■ PROVIDED RECORDS ■

━━━━━━━━━━━━━━━━━━━━

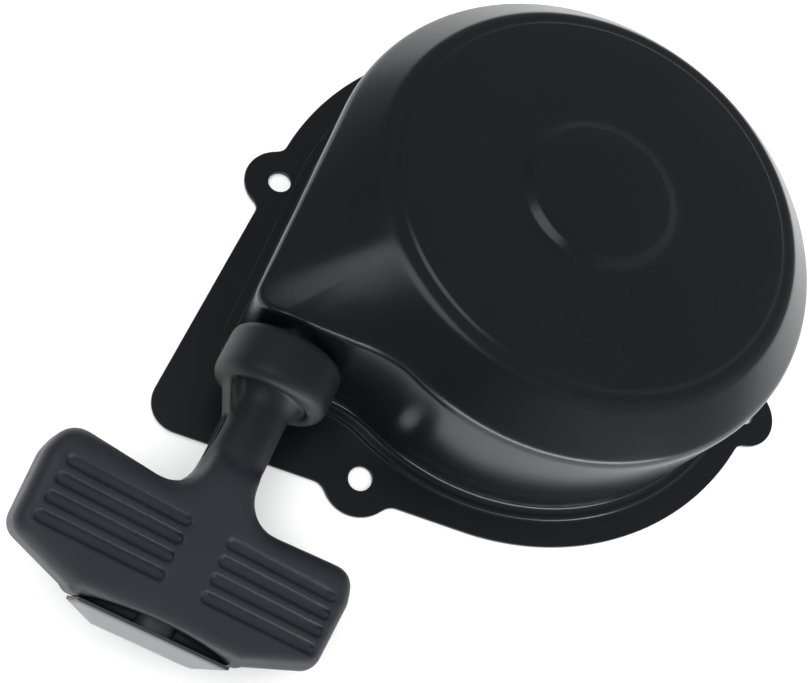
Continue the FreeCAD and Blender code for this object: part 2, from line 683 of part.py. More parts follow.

━━━━━━━━━━━━━━━━━━━━

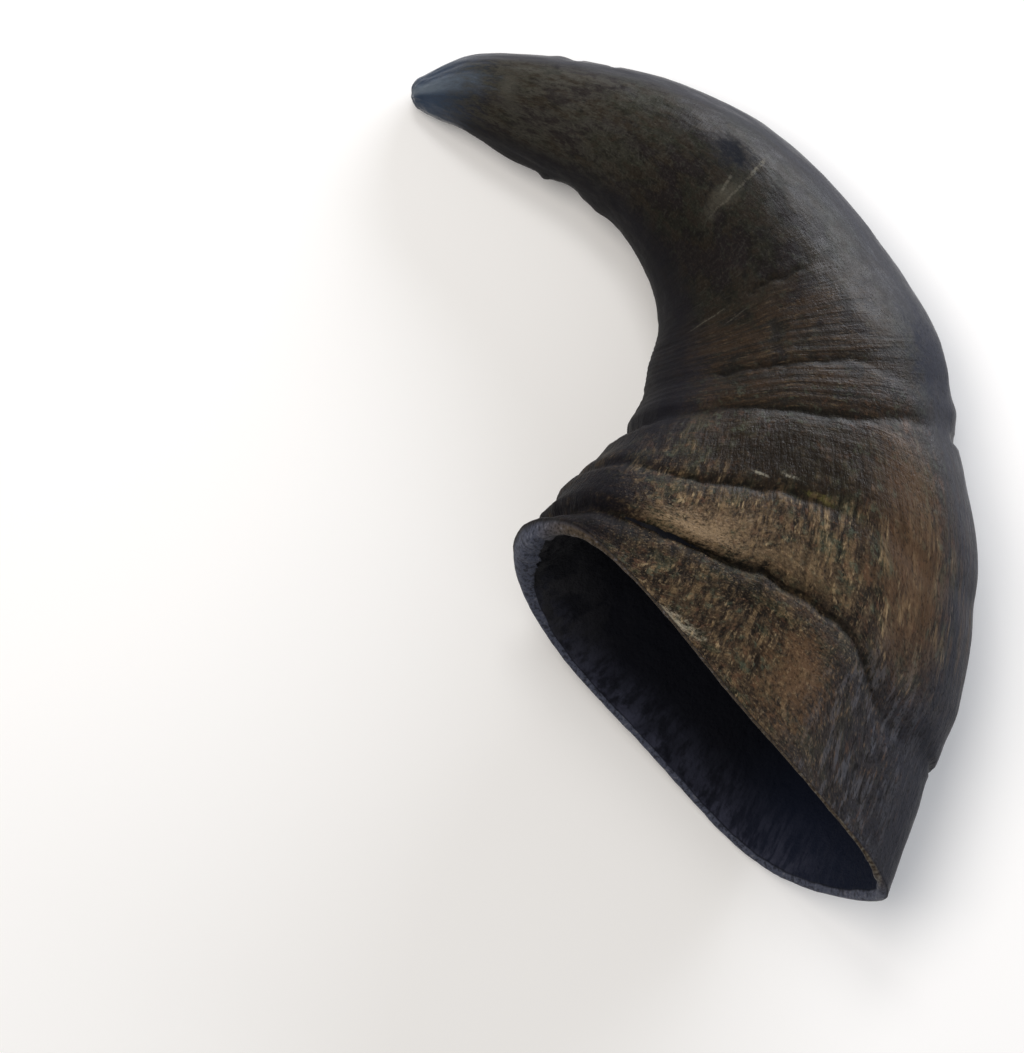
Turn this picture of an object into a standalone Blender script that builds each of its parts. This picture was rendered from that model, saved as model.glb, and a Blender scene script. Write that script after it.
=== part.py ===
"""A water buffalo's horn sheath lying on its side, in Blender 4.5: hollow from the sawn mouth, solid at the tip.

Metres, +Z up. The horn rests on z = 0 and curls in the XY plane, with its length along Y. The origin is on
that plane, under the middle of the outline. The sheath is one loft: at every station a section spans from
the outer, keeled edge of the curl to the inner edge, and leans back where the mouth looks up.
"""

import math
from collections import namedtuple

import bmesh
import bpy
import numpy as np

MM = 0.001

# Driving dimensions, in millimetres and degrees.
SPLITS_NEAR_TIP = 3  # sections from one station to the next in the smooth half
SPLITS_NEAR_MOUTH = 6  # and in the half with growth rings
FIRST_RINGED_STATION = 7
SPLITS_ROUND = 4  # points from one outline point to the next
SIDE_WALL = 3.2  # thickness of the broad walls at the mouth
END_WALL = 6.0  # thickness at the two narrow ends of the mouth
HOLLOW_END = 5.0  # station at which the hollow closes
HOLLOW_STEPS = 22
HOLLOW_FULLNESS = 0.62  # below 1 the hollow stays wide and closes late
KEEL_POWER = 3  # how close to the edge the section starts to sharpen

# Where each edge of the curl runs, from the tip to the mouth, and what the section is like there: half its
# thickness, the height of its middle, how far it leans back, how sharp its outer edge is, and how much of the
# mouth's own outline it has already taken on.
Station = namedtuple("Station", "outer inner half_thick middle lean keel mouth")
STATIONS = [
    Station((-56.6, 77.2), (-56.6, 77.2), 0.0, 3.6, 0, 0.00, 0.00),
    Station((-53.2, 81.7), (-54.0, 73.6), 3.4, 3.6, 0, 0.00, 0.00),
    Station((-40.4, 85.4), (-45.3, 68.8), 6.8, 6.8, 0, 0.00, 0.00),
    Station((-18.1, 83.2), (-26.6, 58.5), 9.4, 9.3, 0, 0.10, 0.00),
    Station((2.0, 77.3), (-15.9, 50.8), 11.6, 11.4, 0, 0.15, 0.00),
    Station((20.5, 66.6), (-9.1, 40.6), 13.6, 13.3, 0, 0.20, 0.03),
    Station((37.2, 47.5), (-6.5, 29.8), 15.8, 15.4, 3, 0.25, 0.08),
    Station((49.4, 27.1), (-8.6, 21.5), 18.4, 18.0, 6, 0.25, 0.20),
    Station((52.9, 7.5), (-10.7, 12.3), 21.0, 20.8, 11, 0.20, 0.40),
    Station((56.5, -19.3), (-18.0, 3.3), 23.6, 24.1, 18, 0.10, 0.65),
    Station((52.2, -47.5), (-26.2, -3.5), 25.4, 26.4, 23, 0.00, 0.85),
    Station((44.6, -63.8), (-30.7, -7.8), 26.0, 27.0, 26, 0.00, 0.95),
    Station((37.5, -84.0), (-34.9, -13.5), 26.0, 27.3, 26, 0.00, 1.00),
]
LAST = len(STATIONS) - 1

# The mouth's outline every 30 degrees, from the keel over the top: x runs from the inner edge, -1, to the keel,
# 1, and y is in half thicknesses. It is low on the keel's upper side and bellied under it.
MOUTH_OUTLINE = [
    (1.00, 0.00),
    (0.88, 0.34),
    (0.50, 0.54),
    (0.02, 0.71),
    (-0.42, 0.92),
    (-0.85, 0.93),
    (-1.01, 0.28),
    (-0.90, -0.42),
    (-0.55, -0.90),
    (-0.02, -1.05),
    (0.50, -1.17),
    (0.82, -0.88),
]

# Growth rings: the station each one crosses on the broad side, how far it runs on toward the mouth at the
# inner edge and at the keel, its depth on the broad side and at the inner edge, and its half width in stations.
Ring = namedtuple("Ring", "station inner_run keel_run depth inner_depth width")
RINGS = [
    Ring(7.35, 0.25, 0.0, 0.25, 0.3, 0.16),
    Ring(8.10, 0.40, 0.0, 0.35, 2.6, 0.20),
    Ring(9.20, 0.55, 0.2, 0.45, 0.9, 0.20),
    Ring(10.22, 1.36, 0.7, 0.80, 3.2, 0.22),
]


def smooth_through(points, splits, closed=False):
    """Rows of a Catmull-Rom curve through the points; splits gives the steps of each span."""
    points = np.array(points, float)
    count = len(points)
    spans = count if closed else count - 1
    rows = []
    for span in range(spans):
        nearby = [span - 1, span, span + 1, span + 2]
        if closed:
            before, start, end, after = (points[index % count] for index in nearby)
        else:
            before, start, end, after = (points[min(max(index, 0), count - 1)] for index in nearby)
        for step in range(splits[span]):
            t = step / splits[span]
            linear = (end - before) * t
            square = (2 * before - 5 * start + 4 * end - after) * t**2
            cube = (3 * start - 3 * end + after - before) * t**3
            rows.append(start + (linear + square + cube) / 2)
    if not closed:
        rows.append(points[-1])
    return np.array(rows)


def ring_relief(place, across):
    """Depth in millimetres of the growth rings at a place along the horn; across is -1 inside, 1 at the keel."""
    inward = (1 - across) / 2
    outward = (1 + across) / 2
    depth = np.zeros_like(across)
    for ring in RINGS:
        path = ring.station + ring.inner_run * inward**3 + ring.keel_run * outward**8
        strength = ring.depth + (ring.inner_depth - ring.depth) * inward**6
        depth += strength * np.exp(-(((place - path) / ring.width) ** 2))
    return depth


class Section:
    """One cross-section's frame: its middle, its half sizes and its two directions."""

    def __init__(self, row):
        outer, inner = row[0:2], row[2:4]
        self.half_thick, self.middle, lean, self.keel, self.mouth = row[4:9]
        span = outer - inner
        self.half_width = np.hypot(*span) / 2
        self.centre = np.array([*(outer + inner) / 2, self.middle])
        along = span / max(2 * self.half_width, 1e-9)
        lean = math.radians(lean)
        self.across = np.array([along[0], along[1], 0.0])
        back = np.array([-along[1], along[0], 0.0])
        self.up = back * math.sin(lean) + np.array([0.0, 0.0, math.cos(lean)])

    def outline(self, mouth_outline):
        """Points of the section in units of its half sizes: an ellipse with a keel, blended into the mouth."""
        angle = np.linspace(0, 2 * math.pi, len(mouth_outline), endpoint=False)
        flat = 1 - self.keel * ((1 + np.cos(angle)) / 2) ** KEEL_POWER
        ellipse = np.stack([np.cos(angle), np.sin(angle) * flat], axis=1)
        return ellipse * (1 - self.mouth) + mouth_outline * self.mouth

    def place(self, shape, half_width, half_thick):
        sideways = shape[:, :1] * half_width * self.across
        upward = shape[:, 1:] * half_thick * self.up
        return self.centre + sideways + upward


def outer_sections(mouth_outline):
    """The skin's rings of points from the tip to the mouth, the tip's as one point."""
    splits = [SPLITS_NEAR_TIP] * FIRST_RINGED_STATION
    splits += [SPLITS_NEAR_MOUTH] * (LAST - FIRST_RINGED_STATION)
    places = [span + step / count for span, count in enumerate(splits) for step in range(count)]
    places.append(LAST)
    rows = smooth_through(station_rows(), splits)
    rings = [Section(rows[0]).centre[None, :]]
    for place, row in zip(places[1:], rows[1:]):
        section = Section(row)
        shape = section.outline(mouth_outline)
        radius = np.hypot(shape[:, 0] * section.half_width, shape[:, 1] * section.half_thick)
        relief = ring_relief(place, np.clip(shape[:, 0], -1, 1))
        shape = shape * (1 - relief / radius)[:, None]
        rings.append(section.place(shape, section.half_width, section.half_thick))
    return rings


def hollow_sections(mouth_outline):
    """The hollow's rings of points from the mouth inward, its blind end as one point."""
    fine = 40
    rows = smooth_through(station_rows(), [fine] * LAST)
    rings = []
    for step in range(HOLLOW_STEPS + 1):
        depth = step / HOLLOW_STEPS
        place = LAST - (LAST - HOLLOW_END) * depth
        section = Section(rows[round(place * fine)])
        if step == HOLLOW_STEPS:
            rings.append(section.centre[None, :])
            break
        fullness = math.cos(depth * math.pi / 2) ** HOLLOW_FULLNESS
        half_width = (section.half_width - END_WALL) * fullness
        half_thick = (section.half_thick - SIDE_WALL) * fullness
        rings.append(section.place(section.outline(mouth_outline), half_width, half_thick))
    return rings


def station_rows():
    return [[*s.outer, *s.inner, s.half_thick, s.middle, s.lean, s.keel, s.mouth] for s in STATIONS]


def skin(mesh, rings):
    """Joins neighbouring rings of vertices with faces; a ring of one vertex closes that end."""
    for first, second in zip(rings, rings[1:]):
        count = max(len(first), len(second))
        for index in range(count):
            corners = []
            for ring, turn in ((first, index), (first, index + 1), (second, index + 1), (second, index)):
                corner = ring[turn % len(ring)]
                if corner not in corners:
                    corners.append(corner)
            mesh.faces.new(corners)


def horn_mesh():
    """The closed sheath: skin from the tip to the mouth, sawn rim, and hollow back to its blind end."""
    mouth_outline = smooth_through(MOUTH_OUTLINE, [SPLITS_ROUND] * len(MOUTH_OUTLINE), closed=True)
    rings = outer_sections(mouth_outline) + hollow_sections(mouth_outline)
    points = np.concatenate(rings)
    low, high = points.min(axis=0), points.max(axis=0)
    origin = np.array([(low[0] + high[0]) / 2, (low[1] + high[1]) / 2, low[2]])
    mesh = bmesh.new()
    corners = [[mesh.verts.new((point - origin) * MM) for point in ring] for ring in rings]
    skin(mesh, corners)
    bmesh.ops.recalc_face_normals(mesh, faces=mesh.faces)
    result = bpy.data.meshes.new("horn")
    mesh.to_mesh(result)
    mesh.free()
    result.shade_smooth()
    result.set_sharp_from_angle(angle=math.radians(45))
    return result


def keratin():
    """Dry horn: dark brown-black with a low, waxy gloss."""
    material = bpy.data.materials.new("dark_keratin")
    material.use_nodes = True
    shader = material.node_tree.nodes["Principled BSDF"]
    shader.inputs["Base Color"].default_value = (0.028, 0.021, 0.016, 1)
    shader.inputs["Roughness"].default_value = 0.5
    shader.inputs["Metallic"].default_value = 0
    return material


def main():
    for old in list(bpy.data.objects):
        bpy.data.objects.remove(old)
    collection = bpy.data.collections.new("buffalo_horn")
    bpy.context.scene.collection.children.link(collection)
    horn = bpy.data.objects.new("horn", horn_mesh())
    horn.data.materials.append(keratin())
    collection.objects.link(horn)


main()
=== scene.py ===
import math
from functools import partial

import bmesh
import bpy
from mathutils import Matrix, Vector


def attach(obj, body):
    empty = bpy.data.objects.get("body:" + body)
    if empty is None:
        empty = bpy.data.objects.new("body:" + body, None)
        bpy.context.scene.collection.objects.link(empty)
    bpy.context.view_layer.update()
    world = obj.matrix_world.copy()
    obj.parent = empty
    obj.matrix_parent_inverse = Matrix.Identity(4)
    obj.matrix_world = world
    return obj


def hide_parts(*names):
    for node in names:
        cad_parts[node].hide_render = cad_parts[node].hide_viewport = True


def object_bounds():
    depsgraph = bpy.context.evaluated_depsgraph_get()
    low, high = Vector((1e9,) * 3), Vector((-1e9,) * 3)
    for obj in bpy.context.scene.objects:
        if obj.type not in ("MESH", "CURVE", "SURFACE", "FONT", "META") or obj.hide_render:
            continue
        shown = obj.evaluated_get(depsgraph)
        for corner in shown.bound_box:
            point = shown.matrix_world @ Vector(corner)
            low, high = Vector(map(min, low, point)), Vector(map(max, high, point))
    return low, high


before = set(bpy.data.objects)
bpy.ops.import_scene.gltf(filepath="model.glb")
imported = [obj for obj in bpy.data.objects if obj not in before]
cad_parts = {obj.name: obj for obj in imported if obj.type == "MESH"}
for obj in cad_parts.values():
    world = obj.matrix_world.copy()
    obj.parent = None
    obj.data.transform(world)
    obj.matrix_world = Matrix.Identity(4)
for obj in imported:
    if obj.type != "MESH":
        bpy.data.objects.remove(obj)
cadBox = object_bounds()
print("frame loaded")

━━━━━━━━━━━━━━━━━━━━

■ SHORT TASK ■
Copy each line of the entries that includes the word "True".

■ RIGHT ANSWER ■
    mouth_outline = smooth_through(MOUTH_OUTLINE, [SPLITS_ROUND] * len(MOUTH_OUTLINE), closed=True)
    material.use_nodes = True
        cad_parts[node].hide_render = cad_parts[node].hide_viewport = True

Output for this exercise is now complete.